>> Begin DATASET ENTRIES
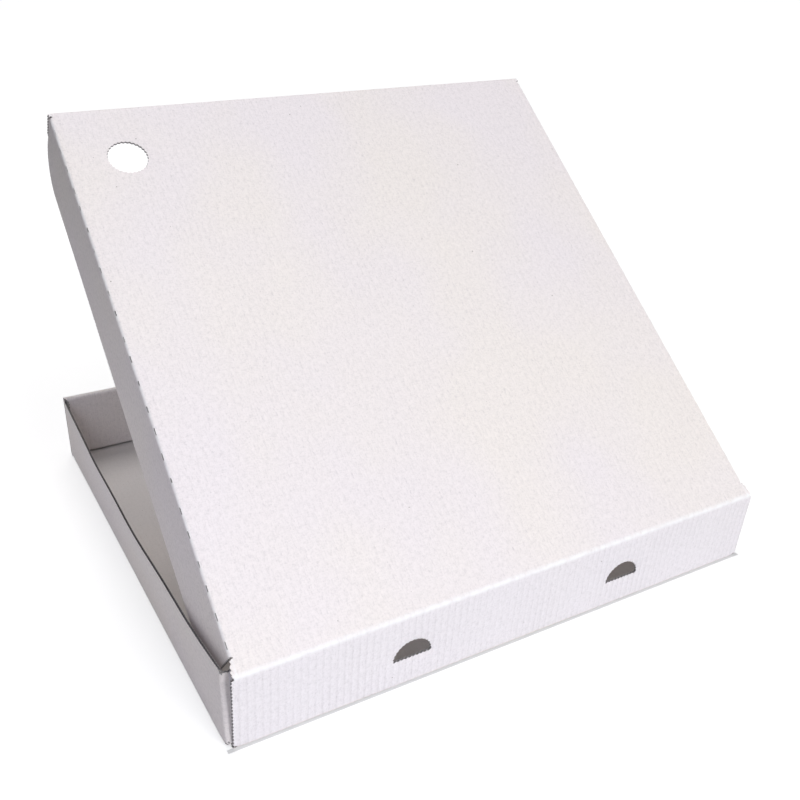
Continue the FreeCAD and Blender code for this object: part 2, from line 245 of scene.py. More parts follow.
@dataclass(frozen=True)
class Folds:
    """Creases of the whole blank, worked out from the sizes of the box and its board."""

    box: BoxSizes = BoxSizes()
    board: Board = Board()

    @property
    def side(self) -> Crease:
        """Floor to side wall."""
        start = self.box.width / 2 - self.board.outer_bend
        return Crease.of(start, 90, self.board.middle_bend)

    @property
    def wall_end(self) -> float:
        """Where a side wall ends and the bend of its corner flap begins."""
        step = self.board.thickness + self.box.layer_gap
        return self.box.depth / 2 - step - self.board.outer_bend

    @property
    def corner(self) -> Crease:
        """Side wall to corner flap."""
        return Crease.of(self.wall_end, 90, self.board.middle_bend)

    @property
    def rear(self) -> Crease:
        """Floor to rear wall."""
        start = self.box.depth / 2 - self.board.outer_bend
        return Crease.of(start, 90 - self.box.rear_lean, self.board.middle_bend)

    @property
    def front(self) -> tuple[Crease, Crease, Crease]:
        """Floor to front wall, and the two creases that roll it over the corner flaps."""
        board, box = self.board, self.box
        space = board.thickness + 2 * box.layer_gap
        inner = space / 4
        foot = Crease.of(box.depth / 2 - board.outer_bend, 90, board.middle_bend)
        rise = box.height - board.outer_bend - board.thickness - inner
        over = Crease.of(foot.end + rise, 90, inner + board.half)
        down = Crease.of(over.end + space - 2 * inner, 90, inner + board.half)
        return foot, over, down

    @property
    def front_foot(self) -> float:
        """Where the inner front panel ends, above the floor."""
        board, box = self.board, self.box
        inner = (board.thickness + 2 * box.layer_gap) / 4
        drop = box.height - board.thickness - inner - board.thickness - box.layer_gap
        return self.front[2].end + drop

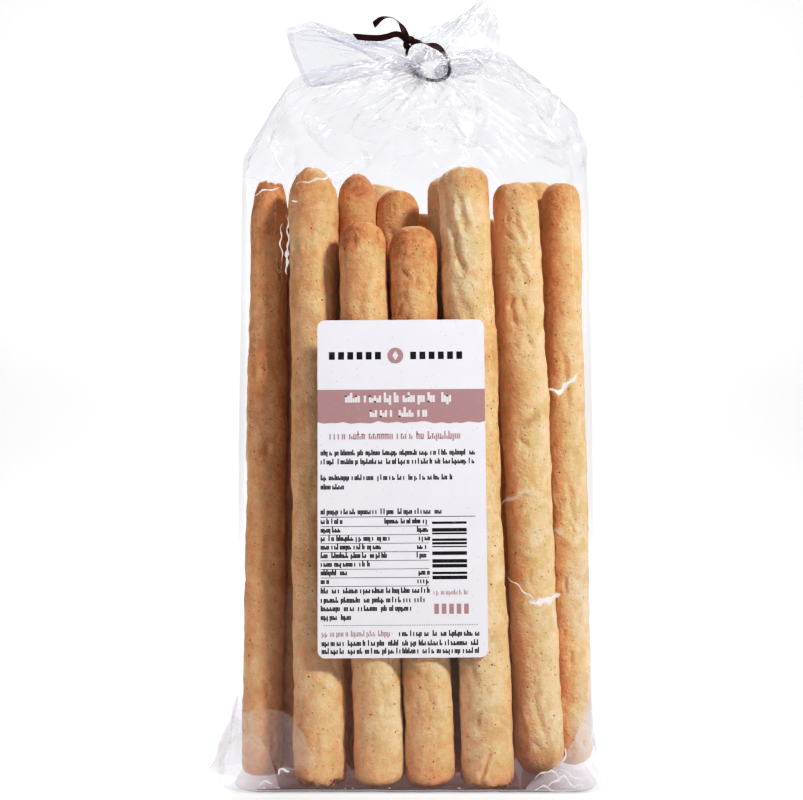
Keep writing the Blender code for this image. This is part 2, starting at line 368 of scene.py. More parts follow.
>> End DATASET ENTRIES
_SHORT TASK_. Go through the listing and print each line exactly as it appears.

_ANSWER TO THE EXERCISE_.
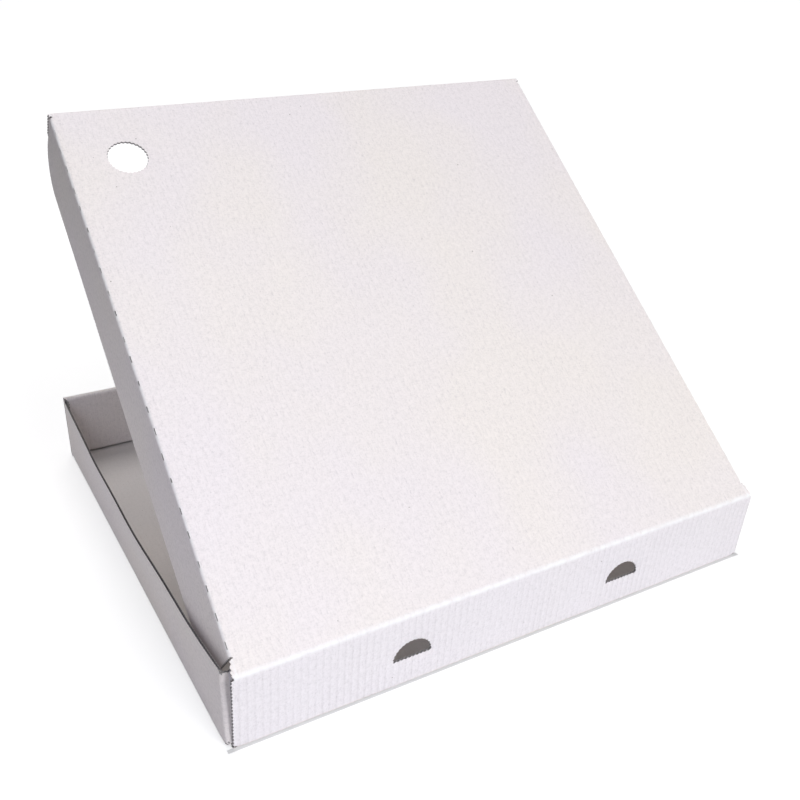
Continue the FreeCAD and Blender code for this object: part 2, from line 245 of scene.py. More parts follow.
@dataclass(frozen=True)
class Folds:
    """Creases of the whole blank, worked out from the sizes of the box and its board."""

    box: BoxSizes = BoxSizes()
    board: Board = Board()

    @property
    def side(self) -> Crease:
        """Floor to side wall."""
        start = self.box.width / 2 - self.board.outer_bend
        return Crease.of(start, 90, self.board.middle_bend)

    @property
    def wall_end(self) -> float:
        """Where a side wall ends and the bend of its corner flap begins."""
        step = self.board.thickness + self.box.layer_gap
        return self.box.depth / 2 - step - self.board.outer_bend

    @property
    def corner(self) -> Crease:
        """Side wall to corner flap."""
        return Crease.of(self.wall_end, 90, self.board.middle_bend)

    @property
    def rear(self) -> Crease:
        """Floor to rear wall."""
        start = self.box.depth / 2 - self.board.outer_bend
        return Crease.of(start, 90 - self.box.rear_lean, self.board.middle_bend)

    @property
    def front(self) -> tuple[Crease, Crease, Crease]:
        """Floor to front wall, and the two creases that roll it over the corner flaps."""
        board, box = self.board, self.box
        space = board.thickness + 2 * box.layer_gap
        inner = space / 4
        foot = Crease.of(box.depth / 2 - board.outer_bend, 90, board.middle_bend)
        rise = box.height - board.outer_bend - board.thickness - inner
        over = Crease.of(foot.end + rise, 90, inner + board.half)
        down = Crease.of(over.end + space - 2 * inner, 90, inner + board.half)
        return foot, over, down

    @property
    def front_foot(self) -> float:
        """Where the inner front panel ends, above the floor."""
        board, box = self.board, self.box
        inner = (board.thickness + 2 * box.layer_gap) / 4
        drop = box.height - board.thickness - inner - board.thickness - box.layer_gap
        return self.front[2].end + drop

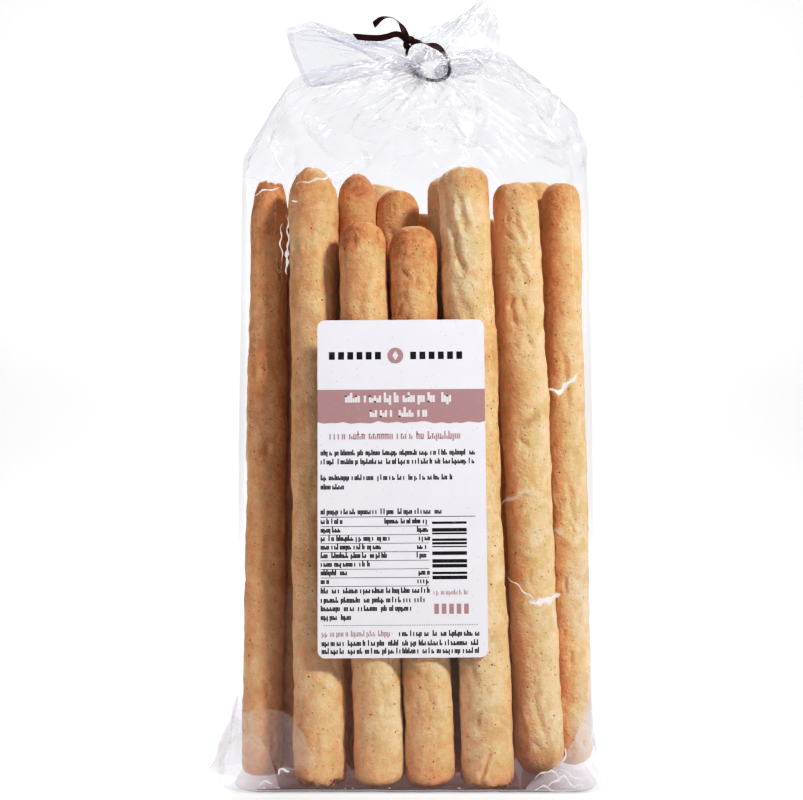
Keep writing the Blender code for this image. This is part 2, starting at line 368 of scene.py. More parts follow.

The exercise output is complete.